Resolution via karma rather than fortune glosses away, in resolution, some possibilities that are obviously present in the fiction (eg a spell fizzling not because of an attack, or because of bad weather, but because the caster trips on slightly uneven ground). But this need not be an obstacle to immersion with CaGI anymore than it is with spell casting. A mage is such a good mage that, most of the time, no roll is required. A fighter is such a good fighter that, when s/he really tries to impose her will on her enemies, no roll is required.
I don't know who is arguing that people excercise no causal influence... but I will say that influence and control are not the same thing.
I don't understand this. The two words aren't strict synonyms, but dictionary.com renders "influence" as "the capacity or power of persons or things to be a compelling force on or produce effects on the actions, behavior, opinions, etc., of others; the action or process of producing effects on the actions, behavior, opinions, etc., of another or others", and "control" turns up on its thesaurus's list of synonyms.
Of course Come and Get It doesn't involve total control.
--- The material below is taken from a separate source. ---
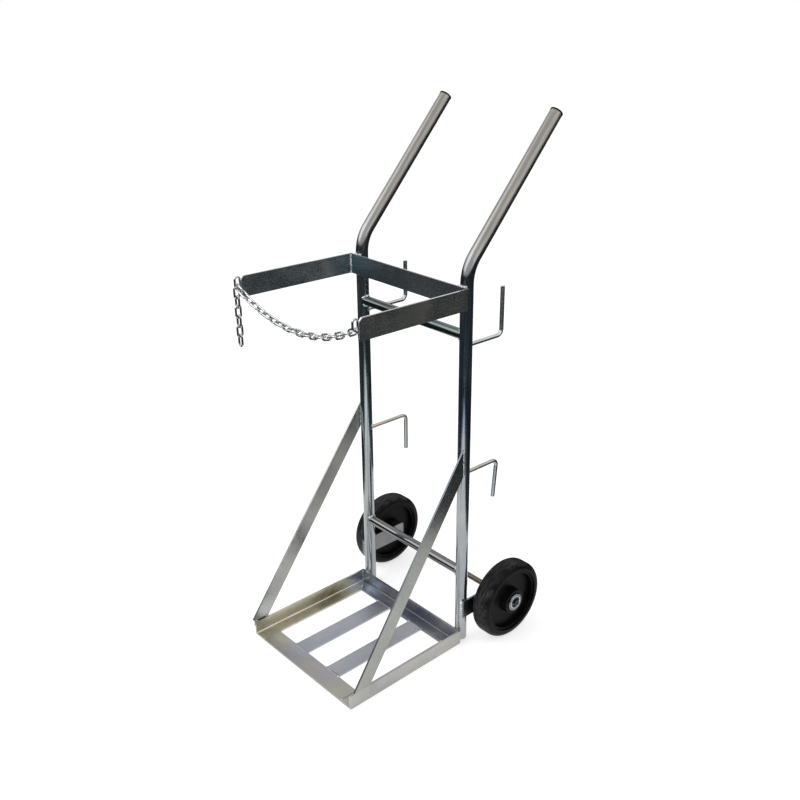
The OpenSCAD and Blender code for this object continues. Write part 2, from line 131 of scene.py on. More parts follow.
def ring_faces(rings, count, closed=False):
    """Quads that join each ring of count points to the next one, and the last to the first where closed."""
    faces = []
    for ring in range(rings if closed else rings - 1):
        start = ring * count
        ahead = (ring + 1) % rings * count
        for k in range(count):
            after = (k + 1) % count
            faces.append((start + k, start + after, ahead + after, ahead + k))
    return faces


def turned_over(quads):
    return [(a, d, c, b) for a, b, c, d in quads]


def end_faces(rings, count):
    """The faces that shut the first and the last ring."""
    return [tuple(reversed(range(count))), tuple(range((rings - 1) * count, rings * count))]


def turns(count):
    """The angles of even steps round a circle, with the first place again at the end."""
    return [2 * math.pi * k / count for k in range(count + 1)]


def straight(a, b, outward):
    out = Vector(outward).normalized()
    return [(Vector(a), out), (Vector(b), out)]


def resample(path, step):
    """Even steps along a line of (point, outward) pairs."""
    result = []
    carried = 0.0
    for (a, out_a), (b, out_b) in zip(path, path[1:]):
        length = (b - a).length
        at = carried
        while at < length:
            t = at / length
            result.append((a.lerp(b, t), out_a.lerp(out_b, t).normalized()))
            at += step
        carried = at - length
    result.append(path[-1])
    return result


BEAD_STEP = 0.00045
BEAD_SIDES = 10
RIPPLE = 0.0021
LUMPS_PER_METRE = 700
WANDER_PER_METRE = 260
BLUNT_END = 0.35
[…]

The target doesn't sign all their property away, for instance, nor lie down and lick the figher's feet. It is a warrior's move. But, canonically, it involves an imposition of will.
I know what it is to impose one's will. I do this to my children (with occasional success). I do this to my students (with greater success - for them there is more to be gained and less to be lost by complying). I do this to conference and symposium audiences. I am not and have never been a warrior, but I have watched fantasy and action movies, and read REH's Conan. I can imagine what it might be like to impose my will in such a situation. It doesn't break my immersion in real life! Why would it do so in a game?